A modern reader is tempted to dismiss the story of Achan as Old Testament justice. Yes it was, but not because it was more severe than New Testament justice. On the contrary, it was less severe. Consider what happened when Ananias and Sapphira lied to the infant church in Jerusalem (Acts 5:1-11). Their sin was grievous, for they lied to conceal stealing from the Lord. Yet Achan committed the same sin. He also lied to conceal stealing from the Lord. Indeed, his sin was worse, for Ananias and Sapphira stole only a portion of their own gift to the Lord, but Achan took something that never belonged to him. Yet whereas the Lord gave Achan a chance to repent, He struck down Ananias without letting him say anything. Why was the Lord so much harsher in dealing with the wayward man and wife in the early church? Because guilt is in proportion to knowledge. Achan owned little if any of the Scriptures, and he had probably received minimal instruction in the ways of God. But Ananias and Sapphira owned the entire Old Testament and sat at the feet of the apostles. Perhaps they had even heard Jesus.
Lest we be tempted to shudder overmuch at the severity of the judgment on Achan, we must remember how vastly more humane the laws of Israel were than the laws of other nations. Generally when other nations sought to punish an offender, they were not content just to end his life. First they made him undergo cruel torture. The mode of death was not quick and painless, but protracted and agonizing. But for the nation of Israel God specified stoning as the exclusive method of capital punishment. Stoning was no doubt terrifying in its prospect, but relatively painless to suffer. It was the most humane form of execution that was possible for God's people to carry out. The first large stone that fell upon the skull would have brought instant death, or at least instant unconsciousness.
The last act in the tragedy was to raise a "great heap of stones" over the place of execution (v. 26). The mound had a double purpose: to discourage anyone from trying to recover any of the gold or silver, and to serve as a reminder of the awful fate awaiting anyone who dared to transgress the direct commands of God. The incident was kept alive in the memory of the nation both by the conspicuous burial mound and by the name given the valley: Achor, derived from Achan. In the day of the writer the significance of that name and that heap of stones was still perfectly understood.
The conclusion brings the chapter full cycle. In the first verse we hear that the Lord’s anger was kindled against His people, In the last we hear that He turned away "the fierceness of his anger." So it is always with sin and punishment. The one provokes the wrath of a righteous God; the other appeases it. We should not be so naïve or deluded as to imagine that God will ever overlook sin.
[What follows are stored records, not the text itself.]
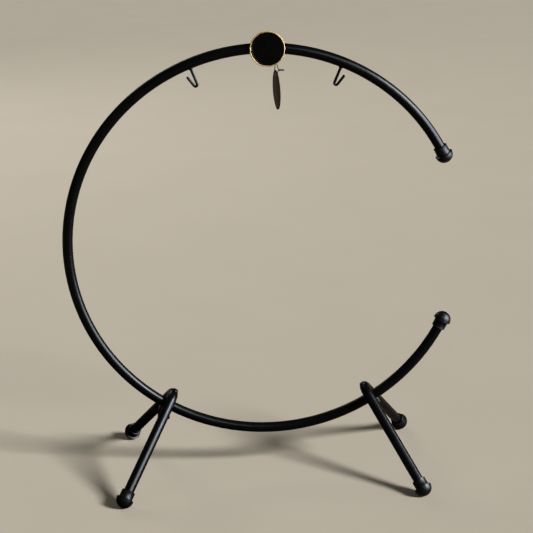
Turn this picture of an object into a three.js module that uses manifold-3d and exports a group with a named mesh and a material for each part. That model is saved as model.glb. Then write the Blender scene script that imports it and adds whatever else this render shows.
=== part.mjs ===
// A round gong stand: an open ring of bent tube on two hairpin legs, with gong hooks, a badge and a hang tag.
// Millimetres, Z up. The origin is on the floor under the middle of the stand's width, and the front faces -Y.

import * as THREE from "three";
import { mergeVertices } from "three/addons/utils/BufferGeometryUtils.js";
import Module from "manifold-3d";

const wasm = await Module();
wasm.setup();

const degree = Math.PI / 180;
const rightAngle = Math.PI / 2;

// Fits
const gap = 0.3;
const holeClearance = 0.4;
const overrun = 5;

// Bent tube, the same stock for the ring and the legs
const tubeRadius = 16;
const tubeWall = 2;
const tubeSides = 20;
const boreSides = 8;
const tubeBore = tubeRadius - tubeWall;

// Ring: its mouth is at the right, its crown is turned a little from straight up
const ringRadius = 619;
const mouthUpperAngle = 26.85 * degree;
const mouthLowerAngle = -25.2 * degree;
const crownTurn = 1.1 * degree;
const ringStep = 5.2 * degree;

// Rubber end caps, one shape for the ring's ends and the feet
const capSleeveLength = 27;
const capSleeveRadius = 21.5;
const capDomeRadius = 27.3;
const capRimRadius = 28;
const capRimEdge = 0.6;
const capClearance = 0.6;
const capLip = 0.8;
const capShoulder = 1.8;
const capDomeSteps = 6;
const capSides = 20;

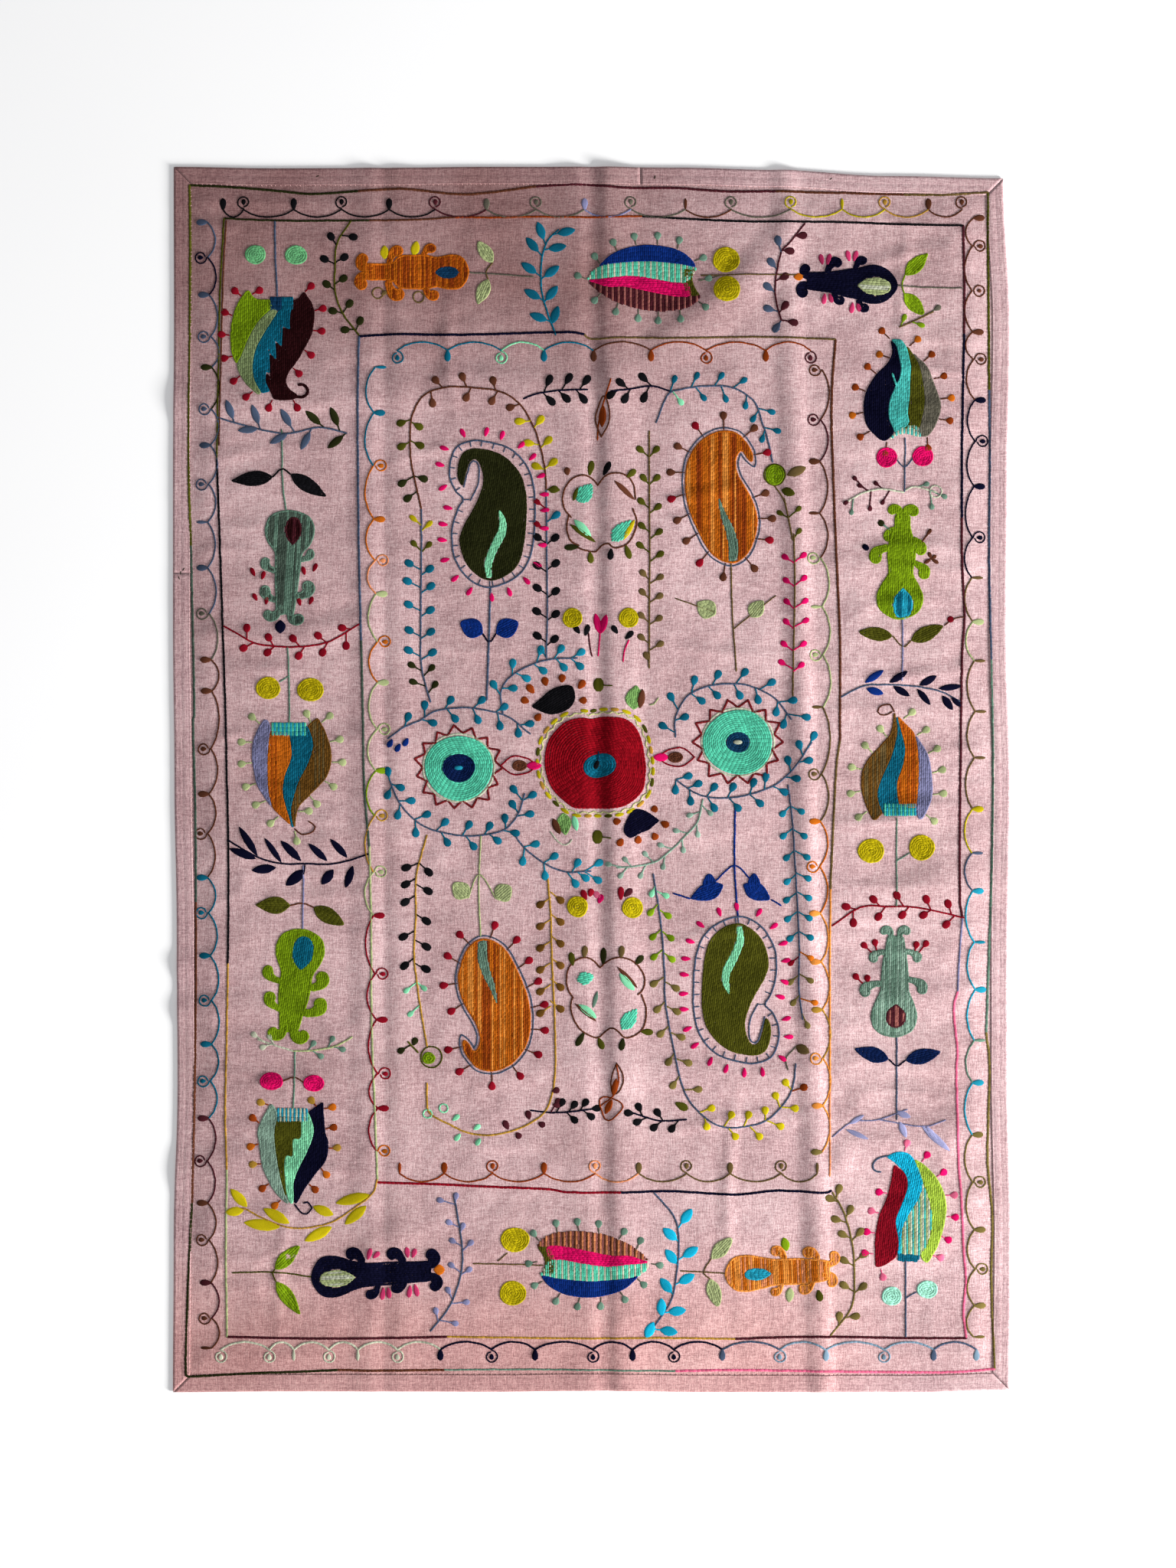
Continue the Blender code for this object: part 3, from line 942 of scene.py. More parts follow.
def bands(curves, colours, x, y, turn=0.0, sx=1.0, sy=1.0):
    """A form cut in bands: each lies between two curves that run from one end of it to the other."""
    set_down = [place(c, x, y, turn, sx, sy) for c in curves]
    for colour, one, two in zip(colours, set_down, set_down[1:]):
        outline = np.vstack([np.repeat(one[:1], 2, 0), one[1:-1], np.repeat(one[-1:], 2, 0),
                             np.repeat(two[-1:], 2, 0), two[-2:0:-1], np.repeat(two[:1], 2, 0)])
        shape(colour, outline, 90.0 + turn)
    return soft(np.vstack([set_down[0], set_down[-1][::-1]]), closed=True)


def ribbon(spine, half):
    """The closed outline of a stroke with that spine and half breadth."""
    side = left_of(unit(np.gradient(spine, axis=0))) * half[:, None]
    return np.vstack([spine + side, (spine - side)[::-1]])


def curl(thread, path, swell, turn):
    """A short arm along a path, which swells to a round end."""
    spine = soft(path)
    t = np.linspace(0.0, 1.0, len(spine))
    cap = 1.0 - swell / max(2.0 * len(spine), 1.2 * swell)
    round_off = np.sqrt(1.0 - np.clip((t - cap) / (1.0 - cap), 0.0, 1.0) ** 2)
    fill(thread, ribbon(spine, swell * (0.56 + 0.44 * ramp(t, 0.3, 0.35)) * round_off), turn)


# a head leaf's outline: place along it from -1 to 1, and half breadth
HEAD_LEAF = ((-1, 0), (-1, 0), (-0.45, 0.8), (0.2, 1.0), (0.8, 0.66), (1, 0), (0.8, -0.66), (0.2, -1.0),
             (-0.45, -0.8))
ARM_SWELL = 0.88


def lobed(body, centre, arms, feet, start, end, profile, head_leaf, stripes=False):
    """A bulb-headed leaf figure: a trunk with curled arms at both sides, two curled feet and a leaf in
    its head. arms and feet are (x, y, radius) of their round ends, profile is (place along, half breadth)
    and head_leaf is (x, y, long, broad)."""
    start, end = np.asarray(start, float), np.asarray(end, float)
    way = unit(end - start)
    side = left_of(way)
    turn = math.degrees(math.atan2(way[1], way[0]))
    rows = turn + 90.0 if stripes else turn

    def world(points):
        return [start + way * s + side * w for s, w in points]

    def own(x, y):
        s, w = (np.array([x, y]) - start) @ np.stack([way, side], -1)
        return s, abs(w), math.copysign(1.0, w)

    for x, y, r in arms:
        s, w, sign = own(x, y)
        root = np.interp(s - 1.3 * r, *np.transpose(profile)) - 4.0
        arm = [(s - 1.35 * r, sign * root), (s - 1.25 * r, sign * (root + w) / 2),
               (s - 0.5 * r, sign * (w + 0.2 * r)), (s + 0.9 * r, sign * (w - 0.1 * r))]
        curl(body, world(arm), ARM_SWELL * r, rows)
    for x, y, r in feet:
        s, w, sign = own(x, y)
        foot = [(s + 1.7 * r, sign * 8.0), (s - 0.1 * r, sign * (w - 1.0 * r)), (s - 0.5 * r, sign * w),
                (s + 0.5 * r, sign * (w + 0.8 * r))]
        curl(body, world(foot), ARM_SWELL * r, rows)
    half = [(s + 2.0, w) for s, w in profile[:-1]]
    trunk = world([(3.0, 0.0), *half, (profile[-1][0], 0.0), *[(s, -w) for s, w in half[::-1]]])
    x, y, long, broad = head_leaf
    inner = soft([(x, y) + way * (long / 2 * t) + side * (broad / 2 * w) for t, w in HEAD_LEAF], closed=True)
    shape(body, trunk, rows, hole=inner)
    fill(centre, inner, turn)


# thread colours, as they look in even light
DYES = {
    "amber": (206, 128, 52), "aqua": (66, 168, 160), "black": (9, 8, 12), "blue": (4, 38, 108),
    "bright_cyan": (16, 160, 194), "brown": (84, 46, 30), "burnt": (152, 68, 8), "cream": (176, 180, 158),
    "crimson": (130, 2, 18), "cyan": (30, 144, 170), "dark_olive": (32, 34, 8), "dark_red": (122, 4, 24),
    "deep_blue": (4, 24, 66), "drab": (108, 94, 48), "gold": (164, 124, 44), "grey": (92, 88, 76),
    "grey_green": (92, 120, 104), "jade": (100, 168, 114), "khaki": (92, 74, 42),
    "leaf_green": (108, 148, 82), "light_lime": (152, 180, 60), "lilac": (114, 114, 148),
    "lime": (108, 136, 10), "magenta": (198, 6, 86), "maroon": (34, 3, 6), "mint": (122, 200, 156),
    "moss_grey": (66, 80, 70), "navy": (2, 2, 28), "olive": (68, 68, 10), "orange": (176, 90, 14),
    "pale_green": (150, 160, 112), "pale_lilac": (146, 146, 184), "pale_mint": (152, 214, 190),
    "pale_sage": (124, 150, 134), "pale_slate": (112, 136, 154), "peach": (196, 122, 80),
    "pink": (206, 94, 126), "plum": (66, 22, 30), "rose": (142, 84, 78), "rose_pink": (178, 48, 92),
    "rust": (126, 50, 8), "sage": (118, 134, 90), "sea_blue": (14, 112, 136), "seam": (176, 138, 136),
    "slate": (66, 78, 100), "steel": (12, 52, 84), "straw": (176, 176, 120), "teal": (6, 90, 114),
    "turquoise": (80, 186, 154), "umber": (96, 64, 20), "wine": (104, 24, 28), "yellow": (172, 156, 8)}


# ---------------------------------------------------------------- the lines of the two frames
def outer_line():
    pieced(("dark_olive", LINE_BROAD, [(-722, 1067), (-640, 1063), (-560, 1056), (-505, 1051), (-420, 1056)]),
           ("brown", LINE_BROAD, [(-338, 1060), (-245, 1051), (-190, 1053), (-100, 1065)]),
           ("plum", LINE_BROAD, [(-20, 1068), (60, 1062), (150, 1062), (236, 1056), (330, 1056)]),
           ("brown", LINE_BROAD, [(450, 1053), (560, 1050)]),
           ("khaki", LINE_BROAD, [(640, 1050), (711, 1054)]))
    pieced(("olive", LINE_BROAD, [(-722, 1067), (-721, 960), (-722, 800), (-724, 575), (-720, 420)]),
           ("moss_grey", LINE_BROAD, [(-714, 135), (-716, 100), (-712, -60), (-711, -220)]),
           ("brown", LINE_BROAD, [(-711, -380), (-714, -600), (-718, -760)]),
           ("dark_olive", LINE_BROAD, [(-724, -880), (-727, -964), (-729, -1062), (-725, -1071),
                                       (-690, -1070), (-612, -1066), (-523, -1063), (-457, -1060)]),
           ("brown", LINE_BROAD, [(-380, -1061), (-265, -1060)]),
           ("grey_green", 3.6, [(-120, -1059), (0, -1060), (150, -1062)]),
           ("pink", LINE_BROAD, [(257, -1060), (406, -1062), (630, -1064), (723, -1058)]),
           ("drab", LINE_BROAD, [(717, -898), (719, -786), (710, -674), (714, -520), (708, -454)]),
           ("grey_green", LINE_BROAD, [(709.5, -410), (717, -181), (720, 25), (717, 215)]),
           ("slate", LINE_BROAD, [(713, 395), (714.6, 575), (713, 700)]),
           ("olive", LINE_BROAD, [(712, 860), (711, 960), (711, 1054)]))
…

Nor should we be so naïve or deluded as to imagine that His anger for sin will ever be resolved in any manner except by punishment of the guilty. Let us therefore be renewed in our thankfulness that Christ was willing to take the punishment for our sin upon Himself.
The spiritual meaning of the story we have just retold is so obvious that no commentator has failed to see it. Again, the nation of Israel pictures the church. The meaning of Israel’s defeat in the battle of Ai is twofold.
1. it is a warning against overconfidence in the aftermath of a great spiritual victory. The nation had enjoyed breathtaking success in its assault upon Jericho. But success makes us vulnerable to pride, and with pride comes a diminished sense of need for God’s help. The result of depending on self is failure. As Scripture warns, "Pride goeth before destruction, and an haughty spirit before a fall" (Prov. 16:18). That’s exactly what happened after Jericho. Joshua’s fame spread throughout Canaan and raised his opinion of his own abilities as a leader and general. So he proceeded against the next city in his army's path without consulting the Lord. If Joshua had prayed for God’s help, no doubt God would have told him not to go into battle until Achan’s sin had been dealt with. The lives of 36 men would have been spared. But Joshua chose to take the path that seemed best to him. In consequence, instead of presiding over another victory, he led the nation to a humiliating reversal in its fortunes.
The application to the church and to individual Christians is clear enough. In the wake of success, we must be careful. The devil will work overtime to turn success into even more dramatic failure, and as his chief weapon against us he will use our own self-confidence. Have you led a soul to Christ? Give God the glory. Have you had victory over an old sin? Be thankful for God's power at work in your life. If we as a church enjoy some success, how do we react? Again, we must give God the glory and go forward with a keener sense of our weakness and His strength, or we will shipwreck on self-congratulation.
2. The second application is better known—so well known that it has given rise to a familiar expression among Christians. They use it to describe a serious sin in the church that has not been confessed and made right. The expression is "sin in the camp." This story in Joshua shows us just how ruinous sin can be to a church. Whom did Achan harm by his sin? The military campaign of a whole nation against its enemies came to a halt. But even worse, men died. His own family died. Achan himself died.
What does all this signify? It shows that if we tolerate sin in the church, the result may be spiritual ruin for many. The sinner himself will be one victim, as Achan was. But the sinner’s family may be victims also, as was Achan’s. And the defilement may spread to others in the church and victimize them. Beyond that, the whole church may lose God’s blessing, and the entire work which that church is seeking to do for God may cease to be effective, just as Israel could no longer prevail in battle.